TASK TO COMPLETE: Please return the full listing below without altering anything.

####

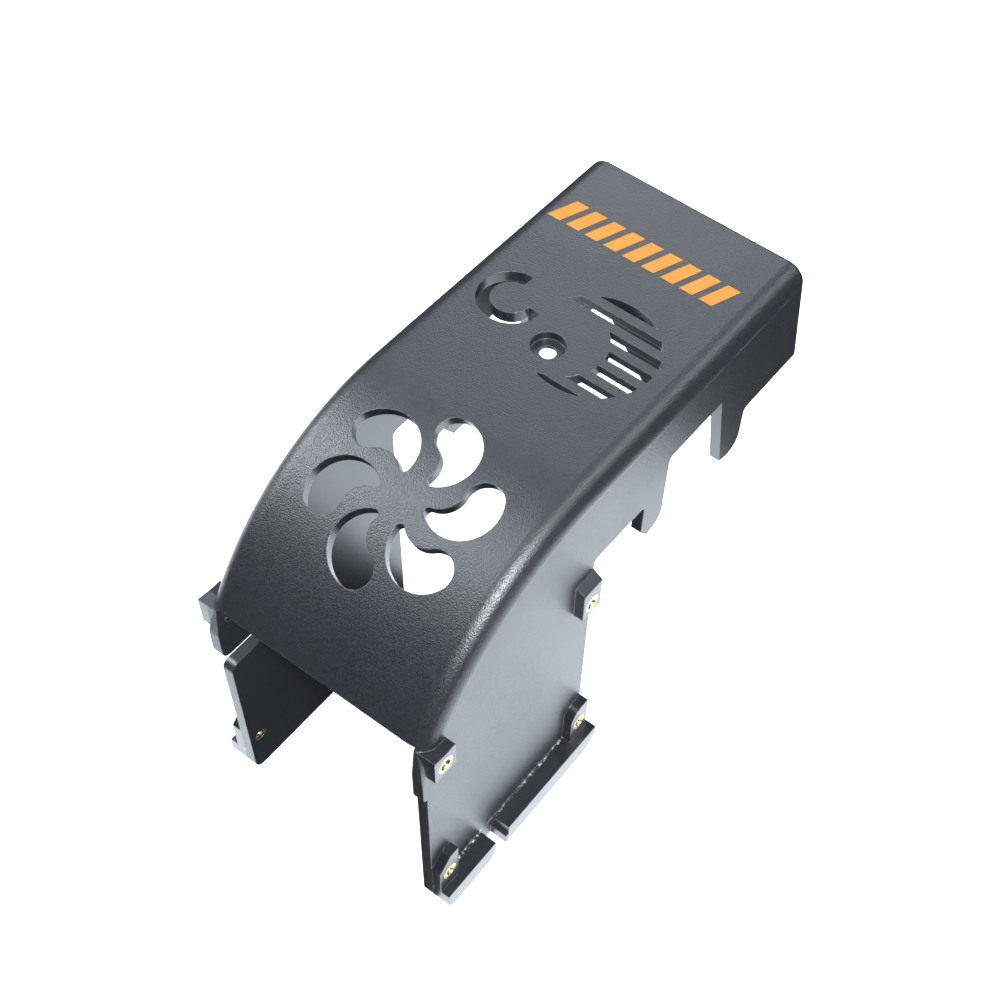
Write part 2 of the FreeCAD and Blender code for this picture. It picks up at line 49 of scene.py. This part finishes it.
# place in metres, the camera's own axes, and its lens in millimetres
cameraSetup = {
    "place": (0.13451, -0.18655, 0.35969),
    "right": (0.80996, 0.58151, 0.07620),
    "up": (-0.52487, 0.66076, 0.53657),
    "back": (0.26168, -0.47459, 0.84041),
    "lens": 54.12,
    "shift": (-0.1142, 0.1416),
}


def makeCamera(setup):
    data = bpy.data.cameras.new("productCamera")
    data.lens = setup["lens"]
    data.sensor_width = 36
    data.shift_x, data.shift_y = setup["shift"]
    data.clip_start, data.clip_end = 0.01, 20
    camera = bpy.data.objects.new("productCamera", data)
    scene.collection.objects.link(camera)
    turn = Matrix((setup["right"], setup["up"], setup["back"])).transposed()
    camera.matrix_world = Matrix.Translation(setup["place"]) @ turn.to_4x4()
    scene.camera = camera


makeCamera(cameraSetup)
print("camera made")


# one output socket: arithmetic on it adds Math nodes to its material
class Wire:
    def __init__(self, kit, socket):
        self.kit = kit
        self.socket = socket

    def maths(self, operation, *values):
        return self.kit.node("ShaderNodeMath", {"operation": operation}, dict(enumerate(values)))

    def root(self):
        return self.maths("SQRT", self)

    def most(self, other):
        return self.maths("MAXIMUM", self, other)

    def least(self, other):
        return self.maths("MINIMUM", self, other)

    def __add__(self, other):
        return self.maths("ADD", self, other)

    def __radd__(self, other):
        return self.maths("ADD", other, self)

    def __sub__(self, other):
        return self.maths("SUBTRACT", self, other)

    def __rsub__(self, other):
        return self.maths("SUBTRACT", other, self)

    def __mul__(self, other):
        return self.maths("MULTIPLY", self, other)

    def __rmul__(self, other):
        return self.maths("MULTIPLY", other, self)

    def __abs__(self):
        return self.maths("ABSOLUTE", self)

    # smooth step from start to end as the value goes from low to high
    def ramp(self, low, high, start=0.0, end=1.0):
        return self.kit.node("ShaderNodeMapRange",
                             {"interpolation_type": "SMOOTHSTEP", "clamp": True},
                             {"Value": self, "From Min": low, "From Max": high,
                              "To Min": start, "To Max": end})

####

WORKED ANSWER:
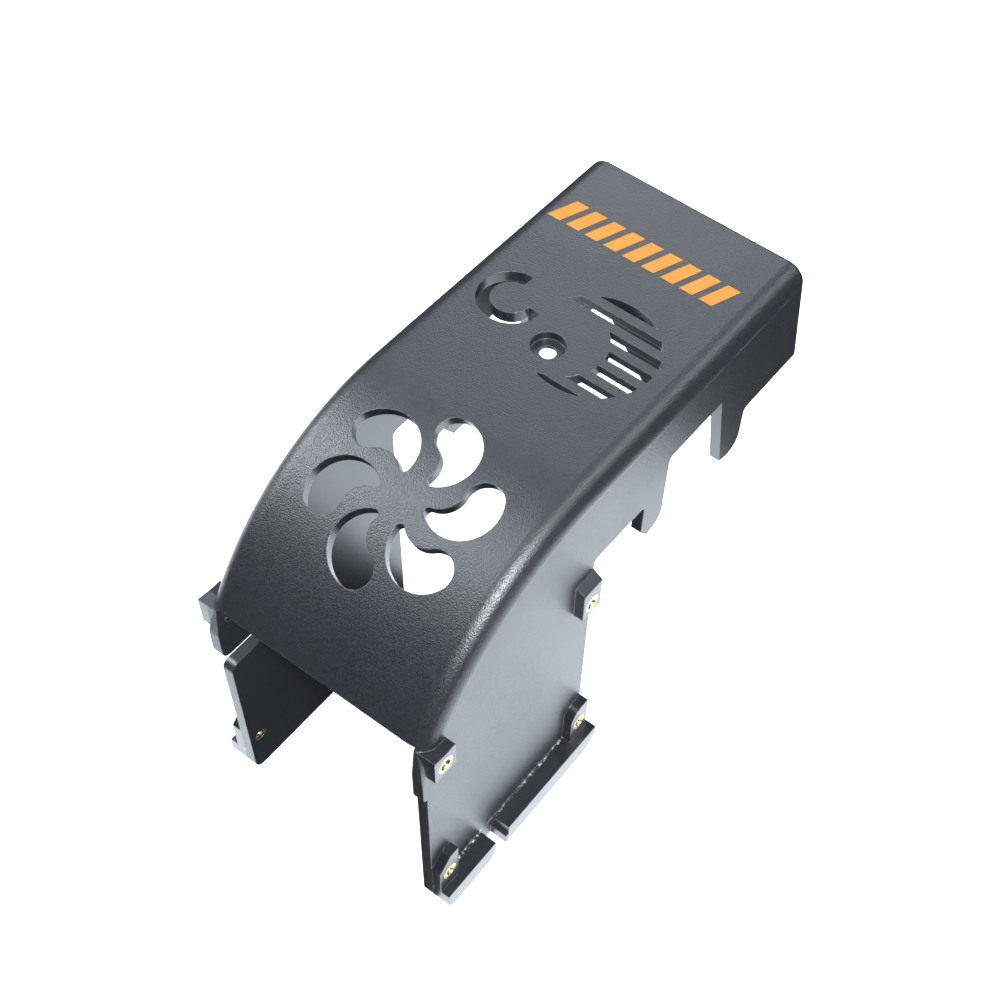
Write part 2 of the FreeCAD and Blender code for this picture. It picks up at line 49 of scene.py. This part finishes it.
# place in metres, the camera's own axes, and its lens in millimetres
cameraSetup = {
    "place": (0.13451, -0.18655, 0.35969),
    "right": (0.80996, 0.58151, 0.07620),
    "up": (-0.52487, 0.66076, 0.53657),
    "back": (0.26168, -0.47459, 0.84041),
    "lens": 54.12,
    "shift": (-0.1142, 0.1416),
}


def makeCamera(setup):
    data = bpy.data.cameras.new("productCamera")
    data.lens = setup["lens"]
    data.sensor_width = 36
    data.shift_x, data.shift_y = setup["shift"]
    data.clip_start, data.clip_end = 0.01, 20
    camera = bpy.data.objects.new("productCamera", data)
    scene.collection.objects.link(camera)
    turn = Matrix((setup["right"], setup["up"], setup["back"])).transposed()
    camera.matrix_world = Matrix.Translation(setup["place"]) @ turn.to_4x4()
    scene.camera = camera


makeCamera(cameraSetup)
print("camera made")


# one output socket: arithmetic on it adds Math nodes to its material
class Wire:
    def __init__(self, kit, socket):
        self.kit = kit
        self.socket = socket

    def maths(self, operation, *values):
        return self.kit.node("ShaderNodeMath", {"operation": operation}, dict(enumerate(values)))

    def root(self):
        return self.maths("SQRT", self)

    def most(self, other):
        return self.maths("MAXIMUM", self, other)

    def least(self, other):
        return self.maths("MINIMUM", self, other)

    def __add__(self, other):
        return self.maths("ADD", self, other)

    def __radd__(self, other):
        return self.maths("ADD", other, self)

    def __sub__(self, other):
        return self.maths("SUBTRACT", self, other)

    def __rsub__(self, other):
        return self.maths("SUBTRACT", other, self)

    def __mul__(self, other):
        return self.maths("MULTIPLY", self, other)

    def __rmul__(self, other):
        return self.maths("MULTIPLY", other, self)

    def __abs__(self):
        return self.maths("ABSOLUTE", self)

    # smooth step from start to end as the value goes from low to high
    def ramp(self, low, high, start=0.0, end=1.0):
        return self.kit.node("ShaderNodeMapRange",
                             {"interpolation_type": "SMOOTHSTEP", "clamp": True},
                             {"Value": self, "From Min": low, "From Max": high,
                              "To Min": start, "To Max": end})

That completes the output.